You get absolutely zero feedback and discussion generated from a talk. Maybe a few questions, but no actual discussion. If you're really, really, really lucky, someone might track you down or e-mail you later. For the most part, though, you don't interact with people during a talk.

In contrast, during a poster session, you talk yourself hoarse over three to twelve hours. You wind up in intense arguments and deep discussions. I've never seen that happen during talks.

Personally, I find a 12.5 minute talk is a lot more limiting than a poster, where you'll be talking to people about your work for several hours. Figures are the main focus of any scientific presentation, and a poster gives a great format to walk people through the concepts using figures.

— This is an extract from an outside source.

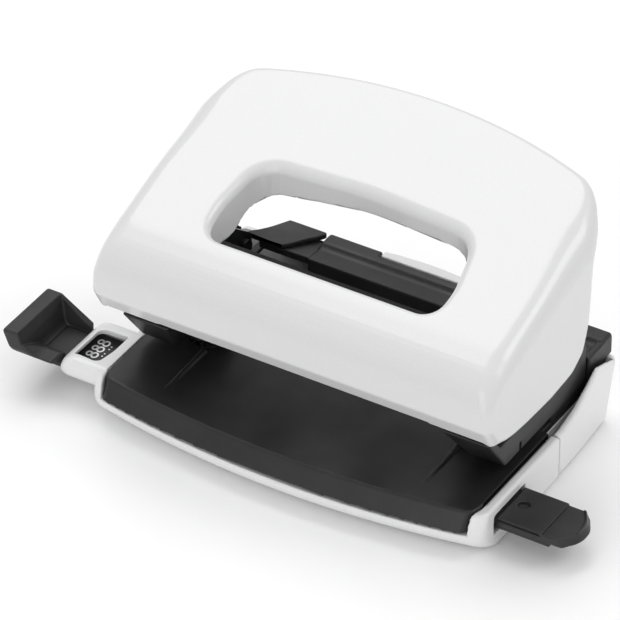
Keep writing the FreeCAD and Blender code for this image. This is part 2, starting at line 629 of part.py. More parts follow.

That having been said, at the tech conferences I've been to, posters have always been an afterthought. It's a real shame.

1 comments

> you get to communicate on a _much_ deeper level with a poster

I used to hate poster sessions until I realized this. Something poster sessions provide, that other formats like podium talks really fail at, is pretty fine-grained control over the level of engagement. You can spend five seconds glancing at a poster, or a minute or two skimming the whole thing; you can spend a few minutes listening in while the presenter talks a bit about the work to someone else; you can skim and then ask one or two clarifying questions; or you can engage the presenter for as long as you're both interested in discussing.